Exclude The Pleasantries
In some instances, excluding the pleasantries may be considered rude, but this is an exception. You need to make the recipient know about your displeasure from the get-go. If they don’t already know about the grievance you’re tabling, then they’re about to.
Do not include the, “I hope this email finds you well,” after your salutation – go straight to the point of the email.
Highlight Your History with The Company
If you’re a customer, in this section of the email you can highlight how long you’ve used the company’s service and how the disservice has affected you. You can decide to give a specific duration or not.
If you’re sending an escalation in a company for whatever reason and you feel the recipient may not know you personally, you could also include a brief history of your employment in this section of your email. If you’re emailing someone who may be familiar with you and the case, you could decide to opt-out of this part and go straight to whatever you need escalating.
Explain the Series of Communication and the Response Gotten
This is a crucial part of your email as it proves to the recipient that this isn’t the first time you’re reaching out in search of a solution. In your email, include a detailed explanation and proof of communication (e.g screenshots) of how many times you’ve reached out to the company, through whichever channels, and the response you received.
This forms the backbone of your escalation email and gives the recipient the necessary information they need to make your case a priority and get it solved.
If you have any reference IDs from previous communications, you should ensure they’re included in this section of the email as it helps the handler understand your problems and the solutions that have been attempted.
If this isn’t a customer interaction email, you can decide to not include the screenshots. Merely stating who you reached out to and their response suffices.
Outline Your Grievances
You may have done this before in subsequent interactions, but it should still be done in this email. When stating what the problem is, ensure to include all necessary facts and do it as professionally as possible. You may be frustrated, but don’t let this be evident in your correspondence.
For complex problems, ensure to be as detailed as you can. This is because it helps the customer rep. know how to proceed with providing a solution.
When outlining your grievances, ensure to include any solution you’ve tried before. If during previous correspondence you were offered multiple solutions and none seemed to fix the problem, make sure you include the solutions you tried and their results. This way the rep knows the solutions you’ve attempted and the ones you’ve not.
State The Actions You're Willing to Take
If you intend to escalate the issue further, which could mean going the legal route, ensure to include this in your email as well. State a timeframe for resolution and if the problem isn’t solved within that period you would be taking legal action.
Other actions don’t necessarily have to be legal, it could be as simple as you closing the account. If this is the case, ensure to include this as well.
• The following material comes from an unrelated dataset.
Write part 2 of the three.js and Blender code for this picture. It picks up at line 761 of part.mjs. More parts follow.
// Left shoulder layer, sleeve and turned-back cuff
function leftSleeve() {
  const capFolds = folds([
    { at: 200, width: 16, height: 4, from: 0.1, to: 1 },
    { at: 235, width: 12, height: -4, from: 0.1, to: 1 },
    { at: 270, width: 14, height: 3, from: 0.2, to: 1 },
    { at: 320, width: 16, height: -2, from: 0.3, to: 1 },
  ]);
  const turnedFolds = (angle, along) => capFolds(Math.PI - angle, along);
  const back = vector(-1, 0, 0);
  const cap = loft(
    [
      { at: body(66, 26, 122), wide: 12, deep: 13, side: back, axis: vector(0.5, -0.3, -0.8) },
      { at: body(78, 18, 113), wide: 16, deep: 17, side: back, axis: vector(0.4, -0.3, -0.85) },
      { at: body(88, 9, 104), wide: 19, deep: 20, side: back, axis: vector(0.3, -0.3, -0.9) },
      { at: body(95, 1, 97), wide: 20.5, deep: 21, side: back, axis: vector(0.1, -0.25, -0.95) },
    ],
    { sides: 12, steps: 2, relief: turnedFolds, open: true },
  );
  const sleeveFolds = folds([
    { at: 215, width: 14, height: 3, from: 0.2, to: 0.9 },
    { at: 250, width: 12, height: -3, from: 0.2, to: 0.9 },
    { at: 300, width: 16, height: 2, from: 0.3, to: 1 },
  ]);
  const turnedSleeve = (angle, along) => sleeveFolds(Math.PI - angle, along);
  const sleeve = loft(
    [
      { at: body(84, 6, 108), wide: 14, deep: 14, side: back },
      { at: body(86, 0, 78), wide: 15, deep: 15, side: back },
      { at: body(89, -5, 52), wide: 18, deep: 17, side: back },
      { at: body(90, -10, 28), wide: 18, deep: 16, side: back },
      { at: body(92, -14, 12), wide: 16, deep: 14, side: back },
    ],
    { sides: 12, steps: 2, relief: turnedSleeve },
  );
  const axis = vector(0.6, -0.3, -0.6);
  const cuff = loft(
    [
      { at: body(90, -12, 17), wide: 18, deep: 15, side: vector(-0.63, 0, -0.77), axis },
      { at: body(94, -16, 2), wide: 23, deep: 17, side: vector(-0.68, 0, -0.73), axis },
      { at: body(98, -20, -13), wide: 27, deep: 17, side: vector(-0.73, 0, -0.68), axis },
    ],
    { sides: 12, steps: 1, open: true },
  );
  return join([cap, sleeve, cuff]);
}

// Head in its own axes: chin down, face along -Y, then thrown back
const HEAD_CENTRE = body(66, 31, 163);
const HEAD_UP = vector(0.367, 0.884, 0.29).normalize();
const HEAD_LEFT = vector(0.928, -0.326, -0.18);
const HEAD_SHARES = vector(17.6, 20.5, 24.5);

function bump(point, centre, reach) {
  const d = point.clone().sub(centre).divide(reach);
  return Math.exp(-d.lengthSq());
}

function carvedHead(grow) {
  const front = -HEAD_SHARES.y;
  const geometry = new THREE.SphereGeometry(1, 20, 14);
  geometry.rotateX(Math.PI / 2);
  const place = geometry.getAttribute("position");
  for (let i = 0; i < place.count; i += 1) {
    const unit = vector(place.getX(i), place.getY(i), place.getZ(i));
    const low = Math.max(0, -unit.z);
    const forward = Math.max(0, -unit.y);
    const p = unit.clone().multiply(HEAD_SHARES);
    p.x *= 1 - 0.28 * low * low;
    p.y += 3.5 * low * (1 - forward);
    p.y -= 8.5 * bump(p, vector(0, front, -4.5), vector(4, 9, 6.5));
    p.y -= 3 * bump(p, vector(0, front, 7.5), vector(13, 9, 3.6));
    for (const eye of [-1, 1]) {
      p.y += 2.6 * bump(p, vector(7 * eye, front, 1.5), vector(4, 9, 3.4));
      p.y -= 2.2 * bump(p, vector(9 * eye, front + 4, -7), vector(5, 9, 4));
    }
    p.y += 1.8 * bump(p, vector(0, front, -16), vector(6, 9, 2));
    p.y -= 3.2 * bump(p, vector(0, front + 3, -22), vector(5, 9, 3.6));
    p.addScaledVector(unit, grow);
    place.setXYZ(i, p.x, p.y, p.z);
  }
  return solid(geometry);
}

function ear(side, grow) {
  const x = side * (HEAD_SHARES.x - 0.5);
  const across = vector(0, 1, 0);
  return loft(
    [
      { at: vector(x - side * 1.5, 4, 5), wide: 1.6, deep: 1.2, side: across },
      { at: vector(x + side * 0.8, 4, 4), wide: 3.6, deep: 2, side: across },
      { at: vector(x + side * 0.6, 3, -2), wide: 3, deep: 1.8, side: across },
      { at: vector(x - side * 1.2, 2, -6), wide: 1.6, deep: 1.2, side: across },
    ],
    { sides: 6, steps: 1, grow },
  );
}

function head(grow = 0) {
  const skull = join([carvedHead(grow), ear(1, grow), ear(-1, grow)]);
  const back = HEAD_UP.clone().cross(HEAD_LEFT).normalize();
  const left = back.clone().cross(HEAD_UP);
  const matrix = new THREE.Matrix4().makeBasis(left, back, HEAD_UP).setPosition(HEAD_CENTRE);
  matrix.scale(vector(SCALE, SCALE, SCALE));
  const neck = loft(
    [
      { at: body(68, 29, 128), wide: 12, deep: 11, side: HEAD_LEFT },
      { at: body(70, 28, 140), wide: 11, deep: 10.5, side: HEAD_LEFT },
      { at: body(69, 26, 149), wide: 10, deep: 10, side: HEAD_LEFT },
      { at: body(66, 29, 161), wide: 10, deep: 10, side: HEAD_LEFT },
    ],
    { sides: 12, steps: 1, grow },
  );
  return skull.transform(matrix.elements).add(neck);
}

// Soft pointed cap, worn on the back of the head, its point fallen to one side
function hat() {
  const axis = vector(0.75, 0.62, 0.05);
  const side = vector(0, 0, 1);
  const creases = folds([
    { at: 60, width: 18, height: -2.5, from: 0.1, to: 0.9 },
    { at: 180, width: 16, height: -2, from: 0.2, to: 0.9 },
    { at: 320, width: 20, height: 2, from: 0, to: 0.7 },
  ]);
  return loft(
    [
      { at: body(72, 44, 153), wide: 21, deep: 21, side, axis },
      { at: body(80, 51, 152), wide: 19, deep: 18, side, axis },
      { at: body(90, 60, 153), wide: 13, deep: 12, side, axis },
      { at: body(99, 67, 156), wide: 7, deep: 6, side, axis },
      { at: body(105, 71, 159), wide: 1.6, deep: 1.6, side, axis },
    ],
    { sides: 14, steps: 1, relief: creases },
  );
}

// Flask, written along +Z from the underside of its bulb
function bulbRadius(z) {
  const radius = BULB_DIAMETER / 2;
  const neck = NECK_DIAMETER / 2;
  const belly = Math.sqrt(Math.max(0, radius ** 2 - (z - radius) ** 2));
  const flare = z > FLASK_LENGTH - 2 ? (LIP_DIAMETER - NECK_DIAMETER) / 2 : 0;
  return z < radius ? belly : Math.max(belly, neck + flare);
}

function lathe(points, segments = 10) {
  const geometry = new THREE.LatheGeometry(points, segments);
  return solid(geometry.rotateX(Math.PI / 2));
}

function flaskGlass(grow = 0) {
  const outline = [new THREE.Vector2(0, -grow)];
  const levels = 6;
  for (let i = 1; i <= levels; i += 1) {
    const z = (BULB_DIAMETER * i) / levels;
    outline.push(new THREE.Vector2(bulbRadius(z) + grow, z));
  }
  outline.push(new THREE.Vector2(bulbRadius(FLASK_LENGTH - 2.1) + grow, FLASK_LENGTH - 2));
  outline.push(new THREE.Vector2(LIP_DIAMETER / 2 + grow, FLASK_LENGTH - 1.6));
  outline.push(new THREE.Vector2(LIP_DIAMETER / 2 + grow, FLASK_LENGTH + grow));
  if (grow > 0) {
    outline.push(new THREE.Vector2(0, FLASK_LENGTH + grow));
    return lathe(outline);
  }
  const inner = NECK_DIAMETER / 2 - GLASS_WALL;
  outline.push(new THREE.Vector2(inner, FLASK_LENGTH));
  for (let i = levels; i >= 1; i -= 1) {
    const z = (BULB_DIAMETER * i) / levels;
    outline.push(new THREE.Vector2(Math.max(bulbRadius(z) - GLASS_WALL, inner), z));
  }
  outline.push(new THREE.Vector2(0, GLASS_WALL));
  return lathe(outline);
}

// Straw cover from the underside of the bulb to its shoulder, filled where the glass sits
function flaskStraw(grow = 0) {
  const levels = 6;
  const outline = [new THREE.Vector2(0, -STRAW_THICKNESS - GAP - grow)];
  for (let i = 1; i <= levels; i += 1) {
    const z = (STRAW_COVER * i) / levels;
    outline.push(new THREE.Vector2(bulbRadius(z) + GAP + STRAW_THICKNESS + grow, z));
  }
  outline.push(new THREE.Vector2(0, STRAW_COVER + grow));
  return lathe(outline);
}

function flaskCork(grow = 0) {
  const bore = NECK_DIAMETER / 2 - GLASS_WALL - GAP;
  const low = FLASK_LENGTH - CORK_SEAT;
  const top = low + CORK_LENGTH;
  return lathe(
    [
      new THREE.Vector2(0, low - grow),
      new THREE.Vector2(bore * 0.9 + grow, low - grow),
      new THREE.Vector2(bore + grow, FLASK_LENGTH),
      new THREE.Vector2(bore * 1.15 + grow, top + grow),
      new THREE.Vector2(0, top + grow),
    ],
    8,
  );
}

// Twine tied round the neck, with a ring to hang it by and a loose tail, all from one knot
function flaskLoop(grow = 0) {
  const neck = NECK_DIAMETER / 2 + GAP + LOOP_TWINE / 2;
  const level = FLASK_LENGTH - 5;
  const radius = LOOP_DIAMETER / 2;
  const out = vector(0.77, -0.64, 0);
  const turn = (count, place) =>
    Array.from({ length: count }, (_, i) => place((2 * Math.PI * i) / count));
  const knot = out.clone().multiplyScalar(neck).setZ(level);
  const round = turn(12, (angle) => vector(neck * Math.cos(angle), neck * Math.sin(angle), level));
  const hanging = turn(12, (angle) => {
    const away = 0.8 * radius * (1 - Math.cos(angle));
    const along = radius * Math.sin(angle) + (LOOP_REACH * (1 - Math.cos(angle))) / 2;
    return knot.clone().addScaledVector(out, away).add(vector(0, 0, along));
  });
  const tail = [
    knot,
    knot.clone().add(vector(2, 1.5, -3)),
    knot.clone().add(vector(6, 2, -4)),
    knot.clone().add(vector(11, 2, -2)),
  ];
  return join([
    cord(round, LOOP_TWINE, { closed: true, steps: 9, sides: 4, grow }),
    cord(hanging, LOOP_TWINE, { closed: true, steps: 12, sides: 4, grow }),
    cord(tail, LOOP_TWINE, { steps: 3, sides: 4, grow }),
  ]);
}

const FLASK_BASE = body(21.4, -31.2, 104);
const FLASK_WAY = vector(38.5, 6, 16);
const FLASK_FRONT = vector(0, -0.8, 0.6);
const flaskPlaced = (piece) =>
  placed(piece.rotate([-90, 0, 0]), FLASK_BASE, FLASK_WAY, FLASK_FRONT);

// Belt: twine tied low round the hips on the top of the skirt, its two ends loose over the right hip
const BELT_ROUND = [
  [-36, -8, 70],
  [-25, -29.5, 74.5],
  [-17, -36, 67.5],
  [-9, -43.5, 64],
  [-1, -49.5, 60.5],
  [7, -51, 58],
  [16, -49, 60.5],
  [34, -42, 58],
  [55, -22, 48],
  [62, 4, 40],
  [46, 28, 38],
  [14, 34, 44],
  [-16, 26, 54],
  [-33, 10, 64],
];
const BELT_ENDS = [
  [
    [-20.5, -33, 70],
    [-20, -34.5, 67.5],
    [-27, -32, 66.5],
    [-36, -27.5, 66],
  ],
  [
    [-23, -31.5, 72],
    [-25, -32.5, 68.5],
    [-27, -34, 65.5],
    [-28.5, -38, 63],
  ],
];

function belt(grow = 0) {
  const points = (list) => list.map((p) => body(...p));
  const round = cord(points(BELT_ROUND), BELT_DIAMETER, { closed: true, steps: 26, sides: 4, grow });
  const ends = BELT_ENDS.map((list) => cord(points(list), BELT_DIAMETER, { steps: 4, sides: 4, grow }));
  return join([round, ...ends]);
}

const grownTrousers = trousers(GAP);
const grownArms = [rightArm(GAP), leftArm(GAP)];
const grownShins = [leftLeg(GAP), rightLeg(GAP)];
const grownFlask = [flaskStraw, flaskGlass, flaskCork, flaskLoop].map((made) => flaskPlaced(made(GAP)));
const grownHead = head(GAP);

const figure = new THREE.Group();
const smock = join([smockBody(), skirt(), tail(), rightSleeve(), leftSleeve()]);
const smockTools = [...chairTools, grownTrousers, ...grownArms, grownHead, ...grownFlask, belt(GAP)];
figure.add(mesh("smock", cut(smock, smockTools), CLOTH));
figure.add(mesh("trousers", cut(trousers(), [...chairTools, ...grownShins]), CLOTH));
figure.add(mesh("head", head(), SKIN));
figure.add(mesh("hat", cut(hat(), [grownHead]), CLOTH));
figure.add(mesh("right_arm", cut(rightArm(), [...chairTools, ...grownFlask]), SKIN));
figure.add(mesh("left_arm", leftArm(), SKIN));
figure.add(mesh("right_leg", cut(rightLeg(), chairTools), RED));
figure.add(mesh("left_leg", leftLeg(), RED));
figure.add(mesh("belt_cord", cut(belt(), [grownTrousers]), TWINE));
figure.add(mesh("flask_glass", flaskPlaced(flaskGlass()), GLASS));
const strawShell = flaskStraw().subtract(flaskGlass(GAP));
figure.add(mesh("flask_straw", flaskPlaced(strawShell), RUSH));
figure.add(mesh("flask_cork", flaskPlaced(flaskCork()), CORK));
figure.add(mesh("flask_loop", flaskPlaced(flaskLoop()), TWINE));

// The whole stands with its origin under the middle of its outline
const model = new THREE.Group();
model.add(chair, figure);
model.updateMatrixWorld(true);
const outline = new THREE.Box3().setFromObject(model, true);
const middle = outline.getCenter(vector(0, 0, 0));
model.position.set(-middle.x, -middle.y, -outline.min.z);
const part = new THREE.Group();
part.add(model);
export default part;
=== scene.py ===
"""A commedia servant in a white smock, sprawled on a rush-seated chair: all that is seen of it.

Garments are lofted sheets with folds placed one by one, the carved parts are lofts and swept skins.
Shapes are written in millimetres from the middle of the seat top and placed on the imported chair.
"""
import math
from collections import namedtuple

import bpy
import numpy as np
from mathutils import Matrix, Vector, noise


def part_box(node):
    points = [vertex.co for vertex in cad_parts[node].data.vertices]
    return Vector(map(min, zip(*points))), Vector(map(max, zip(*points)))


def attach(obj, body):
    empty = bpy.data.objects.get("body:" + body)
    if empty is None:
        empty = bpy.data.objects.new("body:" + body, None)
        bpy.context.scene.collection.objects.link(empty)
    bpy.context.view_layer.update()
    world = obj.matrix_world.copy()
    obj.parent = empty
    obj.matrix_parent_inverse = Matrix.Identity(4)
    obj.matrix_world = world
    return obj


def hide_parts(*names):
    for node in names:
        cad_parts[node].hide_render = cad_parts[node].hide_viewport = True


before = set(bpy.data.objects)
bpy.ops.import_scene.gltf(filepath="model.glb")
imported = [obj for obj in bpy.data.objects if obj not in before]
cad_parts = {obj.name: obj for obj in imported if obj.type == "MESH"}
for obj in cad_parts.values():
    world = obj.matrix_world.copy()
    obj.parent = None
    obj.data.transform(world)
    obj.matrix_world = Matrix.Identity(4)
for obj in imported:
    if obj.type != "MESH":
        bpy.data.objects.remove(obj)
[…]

State Your Demands Assertively
When writing your escalation letter your tone must be assertive. This doesn’t mean using unprofessional language or being rude, it simply means stating your demands boldly.
Examples of words like this include, “we demand that…” “We ask that you…” These are some of the ways you can be assertive in your email.
Tag the Appropriate Authorities If Applicable
In some cases, the appropriate authorities can be higher-ranking members of the organization. If you’re able to get your hands on these emails addreses, ensure to tag them in the emails and address the emails specifically to them while detailing your previous fruitless conversations.
In other cases, the appropriate authorities can be governing bodies that specialize in dealing with issues like these. If there are bodies like this that take up these issues, ensure to tag them or threaten to involve them. This will make the entire escalation process faster.
Follow Professional Email Etiquette
While you may be frustrated and interested in nothing but a resolution, you need to ensure your email follows the proper etiquette. In most cases, this has no bearing on how your issue is handled, but it should be followed nonetheless.
Escalation Email Example One
Dear Jane Foster, I’m emailing from Woculus concerning the product that was delivered to our offices two weeks ago. We’ve been a loyal customer of your brand for the last 3 years, unfailinlyg purchasing stationary equipment ever quarter in this span. On this 15th of March, your company delivered 20 boxes of pens and 25 boxes of drawing sheets. Upon delivery, we realized that the inks from the pen had spilled on the sheets and had rendered them useless. We noticed this even before the delivery agents left and we told them but they made it clear to us they were merely contractors and handling returns did not fall under their purview. Since the delivery, we have since reached out to your customer service department via phone and email and have been met with either static silence or baseless promises. We demand a full refund or a replacement of these goods within the next 7 days or we will be forced to take legal action. We have included pictures and delivery documents in this email. Kindly ensure this disservice is rectified. Sincerely, James Parker, Managing Director Woculus Inc.
Escalation Email Example Two
Hi Veronica Daytona, My name is James Bay and I am the Head of IT at Woculus. Over the last 3 years, we have dutifully used your company’s services and have had a favorable experience. However, on the 3rd of May, someone from your company, Joy Pence reached out to us and informed us of scheduled maintenance that would last 24 hours over the weekend. Upon returning to work the following week, we discovered we still were unable to access your platform. I personally reached out to Joy Pence (proof attached) and informed her of this issue but they reassured me that everything was fine on your end and instructed us to restart the device. It’s been 4 days since my last interaction with Joy and it’s only deteriorated further. We have 18 branches scattered across the country and all 18 of them use your platform. Out of this 18, 9 are currently experiencing the same problems. If your service is not up and running within the next 72 hours, we will make sure all 18 of our branches stop using your service. Thank you for your time. Sincerely, James Bay Head of IT, Woculus.
When writing to escalate a situation, ensure to include receipts from previous communications. Also, in cases where you can, do not neglect to include higher-ranking reps. We’ve included some samples to help you write better escalation emails.